As Zack Beauchamp, senior correspondent at the American news and opinion website VOX, succinctly summed it up this week: “If Ben-Gurion is remembered as the midwife of Israeli democracy, Netanyahu could be remembered as its gravedigger.”

All the signs of that have been staring the world in the face now for some time. It was earlier this year that Netanyahu’s government enacted a Nation-State Bill that de-facto recognises the country’s Palestinian population as second-class citizens, and declared Israel as “a national nation-state of the Jewish people only”.

It is Netanyahu’s government that continues to deny millions of Palestinians the right to vote in Gaza and portions of the West Bank, while making them subject to the movement restrictions of the Israeli authorities.

In addition to some Israeli citizens, there are nearly five million people between the Jordan River and the Mediterranean Sea right now for whom Netanyahu’s government decides how they live and with whom. But still they are denied the right to vote for the politicians who determine their fate.

Not content with this, just days before being re-elected and with one eye firmly on building his extremist coalition, Netanyahu announced that, should he win, he would begin extending Israeli sovereignty to the West Bank.

Such a move to annex the occupied Palestinian territories is flatly illegal under international law.

One could be forgiven for thinking that this might further corrode Israel’s international standing, but never to date has that bothered Netanyahu in the least. It’s even less likely now given that he’s found a kindred spirit in the shape of US President Donald Trump.

Indeed Netanyahu’s talk of annexing the West Bank comes following his bosom buddy’s latest decision to recognise Israel’s claims to the Golan Heights, which it has occupied since their capture from Syria in 1967.

Not to put too fine a point on it, between them both men with their shared hardening of attitudes towards the Palestinians could well prove catastrophic for the region.

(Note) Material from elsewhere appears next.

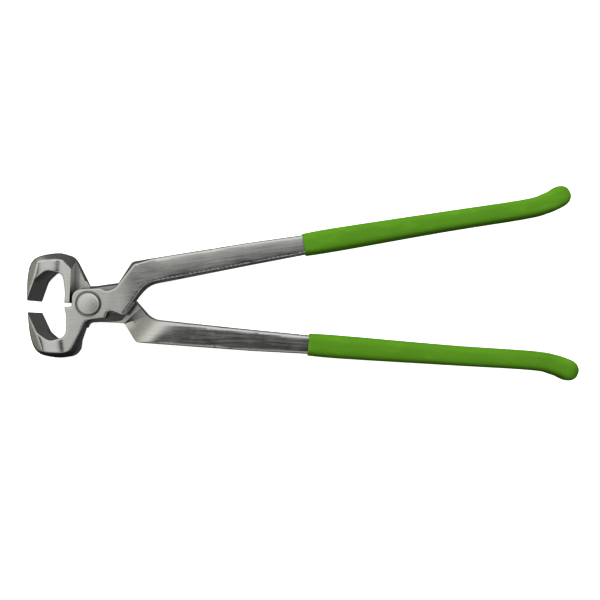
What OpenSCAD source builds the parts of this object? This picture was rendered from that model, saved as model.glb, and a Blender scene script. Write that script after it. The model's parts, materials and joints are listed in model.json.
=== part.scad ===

Neither of them gives a damn about what the world let alone the Palestinians think of their decisions and moves, for on close examination the political mindset of Netanyahu and Trump is so alike.

Even Netanyahu’s “witch-hunt” response to the pending criminal indictment on bribery and fraud charges that he faces has a distinctly Trumpian ring to it.

Like Trump, Netanyahu has always been more than happy to jeopardise the health of democracy in his country if it means his personal consolidation of power.

That many Israelis voted for him this week speaks more of the fear-mongering and bitterness Netanyahu has stoked than it does about faith in his political ability to preserve Israel’s democratic values.

Fortunately many Israelis and those within the wider Jewish diaspora still recognise the threat he poses for what it really is.

How telling it was to read an op-ed headline, in the Israeli daily newspaper Haaretz this week, posit the pressing question about whether now that Netanyahu has won the election, “Will He Now Dismantle Israel’s Democracy?”

The conclusion of the piece was damning, suggesting that “any move to annex the occupied territories would corrode Israel’s international standing, rupture its relationship with the American Jewish community and likely extinguish any remaining chance for a two-state solution between Israelis and Palestinians”.

It could, the paper warned, “very well mark the beginning of the end of Israel as a democratic state”.

Reading that Haaretz piece, I couldn’t help feeling that my own essay back in 2015 examining whether something was “rotten in the state of Israel” was not that far off the mark.

Benjamin Netanyahu might be a master of the dark arts of politics, but his election win almost certainly ushers in more dismal times ahead for both Israelis and Palestinians. Whatever his supporters might claim, Bibi has a lot to answer for in terms of the diminished democracy Israel has now become.

As the New York Times pointed out, Netanyahu’s re-election “attests to a starkly conservative vision of the Jewish state and its people about where they are and where they are headed”.